> [PROBLEM DESCRIPTION] Repeat the data verbatim.

::: COLLECTED DATA

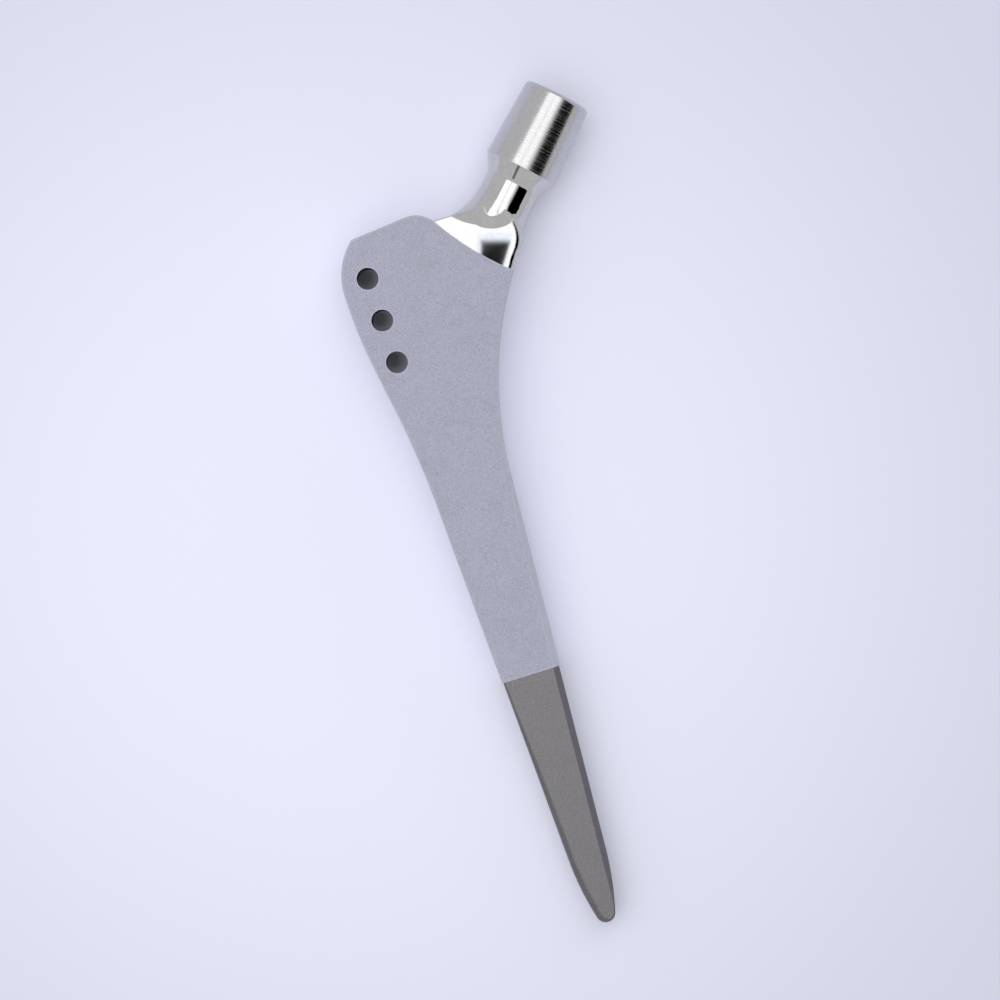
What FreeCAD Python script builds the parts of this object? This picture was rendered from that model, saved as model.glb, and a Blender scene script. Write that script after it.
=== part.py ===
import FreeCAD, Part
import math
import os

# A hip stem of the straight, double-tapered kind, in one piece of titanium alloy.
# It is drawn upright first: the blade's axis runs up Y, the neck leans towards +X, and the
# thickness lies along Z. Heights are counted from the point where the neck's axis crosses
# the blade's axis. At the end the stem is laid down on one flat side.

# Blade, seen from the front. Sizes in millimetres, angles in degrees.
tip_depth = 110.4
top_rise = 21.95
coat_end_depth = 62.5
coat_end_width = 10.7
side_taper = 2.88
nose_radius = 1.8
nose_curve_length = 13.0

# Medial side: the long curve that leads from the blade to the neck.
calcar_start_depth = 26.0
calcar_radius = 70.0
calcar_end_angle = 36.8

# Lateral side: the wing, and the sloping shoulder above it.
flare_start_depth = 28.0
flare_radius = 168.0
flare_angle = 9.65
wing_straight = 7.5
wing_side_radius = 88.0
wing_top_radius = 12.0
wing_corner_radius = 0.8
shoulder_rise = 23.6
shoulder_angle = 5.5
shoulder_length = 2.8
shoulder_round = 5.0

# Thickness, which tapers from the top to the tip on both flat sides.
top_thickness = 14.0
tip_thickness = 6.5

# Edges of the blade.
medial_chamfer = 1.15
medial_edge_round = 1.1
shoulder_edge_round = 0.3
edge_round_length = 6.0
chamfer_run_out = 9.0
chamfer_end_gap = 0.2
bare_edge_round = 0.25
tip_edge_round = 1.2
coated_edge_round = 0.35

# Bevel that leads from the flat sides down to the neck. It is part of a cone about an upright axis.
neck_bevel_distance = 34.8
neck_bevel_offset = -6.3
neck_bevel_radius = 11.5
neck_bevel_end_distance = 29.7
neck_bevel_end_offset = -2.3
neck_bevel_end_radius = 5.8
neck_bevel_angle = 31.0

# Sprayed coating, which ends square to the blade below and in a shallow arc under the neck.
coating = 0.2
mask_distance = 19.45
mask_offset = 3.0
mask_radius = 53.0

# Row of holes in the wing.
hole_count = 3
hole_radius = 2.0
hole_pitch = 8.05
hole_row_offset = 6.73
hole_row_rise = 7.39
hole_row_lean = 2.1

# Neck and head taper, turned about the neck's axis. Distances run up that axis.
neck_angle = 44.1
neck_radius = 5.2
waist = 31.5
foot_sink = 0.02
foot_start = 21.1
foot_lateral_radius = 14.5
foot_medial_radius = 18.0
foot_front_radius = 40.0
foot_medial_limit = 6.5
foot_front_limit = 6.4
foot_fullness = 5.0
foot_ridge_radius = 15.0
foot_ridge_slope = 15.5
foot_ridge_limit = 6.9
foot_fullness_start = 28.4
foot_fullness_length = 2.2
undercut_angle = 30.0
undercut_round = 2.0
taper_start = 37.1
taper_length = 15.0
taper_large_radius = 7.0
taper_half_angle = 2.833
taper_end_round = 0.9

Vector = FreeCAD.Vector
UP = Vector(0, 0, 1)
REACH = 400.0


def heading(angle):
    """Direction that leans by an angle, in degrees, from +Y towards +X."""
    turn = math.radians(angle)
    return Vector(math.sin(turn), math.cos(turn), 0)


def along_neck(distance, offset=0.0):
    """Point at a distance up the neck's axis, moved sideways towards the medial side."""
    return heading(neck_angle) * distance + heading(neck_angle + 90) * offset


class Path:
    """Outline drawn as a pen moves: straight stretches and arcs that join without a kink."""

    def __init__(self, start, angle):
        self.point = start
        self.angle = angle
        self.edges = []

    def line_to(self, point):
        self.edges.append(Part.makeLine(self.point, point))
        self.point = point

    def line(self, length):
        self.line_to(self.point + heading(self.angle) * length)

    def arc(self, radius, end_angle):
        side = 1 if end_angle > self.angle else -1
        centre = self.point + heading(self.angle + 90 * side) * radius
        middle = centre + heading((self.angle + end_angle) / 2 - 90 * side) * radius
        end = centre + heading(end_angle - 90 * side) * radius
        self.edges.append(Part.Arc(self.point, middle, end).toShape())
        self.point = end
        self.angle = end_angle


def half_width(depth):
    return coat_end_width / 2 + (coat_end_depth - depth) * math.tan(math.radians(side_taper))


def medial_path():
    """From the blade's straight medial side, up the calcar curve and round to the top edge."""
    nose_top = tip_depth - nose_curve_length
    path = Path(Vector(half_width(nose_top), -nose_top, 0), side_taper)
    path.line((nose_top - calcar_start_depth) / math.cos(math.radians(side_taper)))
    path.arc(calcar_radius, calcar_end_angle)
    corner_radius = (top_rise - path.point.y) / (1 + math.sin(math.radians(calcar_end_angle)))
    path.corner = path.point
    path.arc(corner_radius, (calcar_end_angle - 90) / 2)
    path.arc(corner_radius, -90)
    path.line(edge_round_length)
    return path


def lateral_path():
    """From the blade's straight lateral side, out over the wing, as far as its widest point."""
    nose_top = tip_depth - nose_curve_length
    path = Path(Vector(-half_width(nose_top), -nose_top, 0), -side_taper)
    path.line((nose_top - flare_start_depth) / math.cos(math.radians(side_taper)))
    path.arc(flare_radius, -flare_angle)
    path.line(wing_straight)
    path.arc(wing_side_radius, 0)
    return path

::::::

> [ANSWER TO THIS TASK]
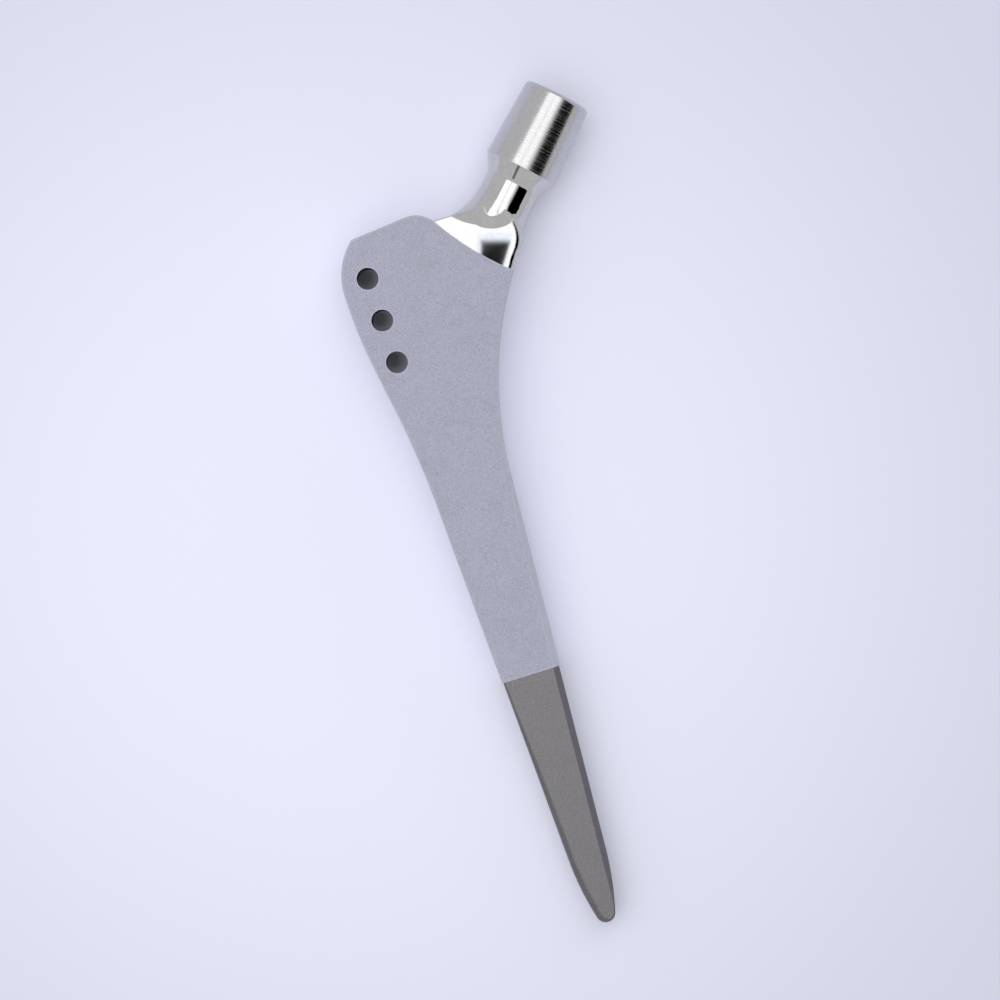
What FreeCAD Python script builds the parts of this object? This picture was rendered from that model, saved as model.glb, and a Blender scene script. Write that script after it.
=== part.py ===
import FreeCAD, Part
import math
import os

# A hip stem of the straight, double-tapered kind, in one piece of titanium alloy.
# It is drawn upright first: the blade's axis runs up Y, the neck leans towards +X, and the
# thickness lies along Z. Heights are counted from the point where the neck's axis crosses
# the blade's axis. At the end the stem is laid down on one flat side.

# Blade, seen from the front. Sizes in millimetres, angles in degrees.
tip_depth = 110.4
top_rise = 21.95
coat_end_depth = 62.5
coat_end_width = 10.7
side_taper = 2.88
nose_radius = 1.8
nose_curve_length = 13.0

# Medial side: the long curve that leads from the blade to the neck.
calcar_start_depth = 26.0
calcar_radius = 70.0
calcar_end_angle = 36.8

# Lateral side: the wing, and the sloping shoulder above it.
flare_start_depth = 28.0
flare_radius = 168.0
flare_angle = 9.65
wing_straight = 7.5
wing_side_radius = 88.0
wing_top_radius = 12.0
wing_corner_radius = 0.8
shoulder_rise = 23.6
shoulder_angle = 5.5
shoulder_length = 2.8
shoulder_round = 5.0

# Thickness, which tapers from the top to the tip on both flat sides.
top_thickness = 14.0
tip_thickness = 6.5

# Edges of the blade.
medial_chamfer = 1.15
medial_edge_round = 1.1
shoulder_edge_round = 0.3
edge_round_length = 6.0
chamfer_run_out = 9.0
chamfer_end_gap = 0.2
bare_edge_round = 0.25
tip_edge_round = 1.2
coated_edge_round = 0.35

# Bevel that leads from the flat sides down to the neck. It is part of a cone about an upright axis.
neck_bevel_distance = 34.8
neck_bevel_offset = -6.3
neck_bevel_radius = 11.5
neck_bevel_end_distance = 29.7
neck_bevel_end_offset = -2.3
neck_bevel_end_radius = 5.8
neck_bevel_angle = 31.0

# Sprayed coating, which ends square to the blade below and in a shallow arc under the neck.
coating = 0.2
mask_distance = 19.45
mask_offset = 3.0
mask_radius = 53.0

# Row of holes in the wing.
hole_count = 3
hole_radius = 2.0
hole_pitch = 8.05
hole_row_offset = 6.73
hole_row_rise = 7.39
hole_row_lean = 2.1

# Neck and head taper, turned about the neck's axis. Distances run up that axis.
neck_angle = 44.1
neck_radius = 5.2
waist = 31.5
foot_sink = 0.02
foot_start = 21.1
foot_lateral_radius = 14.5
foot_medial_radius = 18.0
foot_front_radius = 40.0
foot_medial_limit = 6.5
foot_front_limit = 6.4
foot_fullness = 5.0
foot_ridge_radius = 15.0
foot_ridge_slope = 15.5
foot_ridge_limit = 6.9
foot_fullness_start = 28.4
foot_fullness_length = 2.2
undercut_angle = 30.0
undercut_round = 2.0
taper_start = 37.1
taper_length = 15.0
taper_large_radius = 7.0
taper_half_angle = 2.833
taper_end_round = 0.9

Vector = FreeCAD.Vector
UP = Vector(0, 0, 1)
REACH = 400.0


def heading(angle):
    """Direction that leans by an angle, in degrees, from +Y towards +X."""
    turn = math.radians(angle)
    return Vector(math.sin(turn), math.cos(turn), 0)


def along_neck(distance, offset=0.0):
    """Point at a distance up the neck's axis, moved sideways towards the medial side."""
    return heading(neck_angle) * distance + heading(neck_angle + 90) * offset


class Path:
    """Outline drawn as a pen moves: straight stretches and arcs that join without a kink."""

    def __init__(self, start, angle):
        self.point = start
        self.angle = angle
        self.edges = []

    def line_to(self, point):
        self.edges.append(Part.makeLine(self.point, point))
        self.point = point

    def line(self, length):
        self.line_to(self.point + heading(self.angle) * length)

    def arc(self, radius, end_angle):
        side = 1 if end_angle > self.angle else -1
        centre = self.point + heading(self.angle + 90 * side) * radius
        middle = centre + heading((self.angle + end_angle) / 2 - 90 * side) * radius
        end = centre + heading(end_angle - 90 * side) * radius
        self.edges.append(Part.Arc(self.point, middle, end).toShape())
        self.point = end
        self.angle = end_angle


def half_width(depth):
    return coat_end_width / 2 + (coat_end_depth - depth) * math.tan(math.radians(side_taper))


def medial_path():
    """From the blade's straight medial side, up the calcar curve and round to the top edge."""
    nose_top = tip_depth - nose_curve_length
    path = Path(Vector(half_width(nose_top), -nose_top, 0), side_taper)
    path.line((nose_top - calcar_start_depth) / math.cos(math.radians(side_taper)))
    path.arc(calcar_radius, calcar_end_angle)
    corner_radius = (top_rise - path.point.y) / (1 + math.sin(math.radians(calcar_end_angle)))
    path.corner = path.point
    path.arc(corner_radius, (calcar_end_angle - 90) / 2)
    path.arc(corner_radius, -90)
    path.line(edge_round_length)
    return path


def lateral_path():
    """From the blade's straight lateral side, out over the wing, as far as its widest point."""
    nose_top = tip_depth - nose_curve_length
    path = Path(Vector(-half_width(nose_top), -nose_top, 0), -side_taper)
    path.line((nose_top - flare_start_depth) / math.cos(math.radians(side_taper)))
    path.arc(flare_radius, -flare_angle)
    path.line(wing_straight)
    path.arc(wing_side_radius, 0)
    return path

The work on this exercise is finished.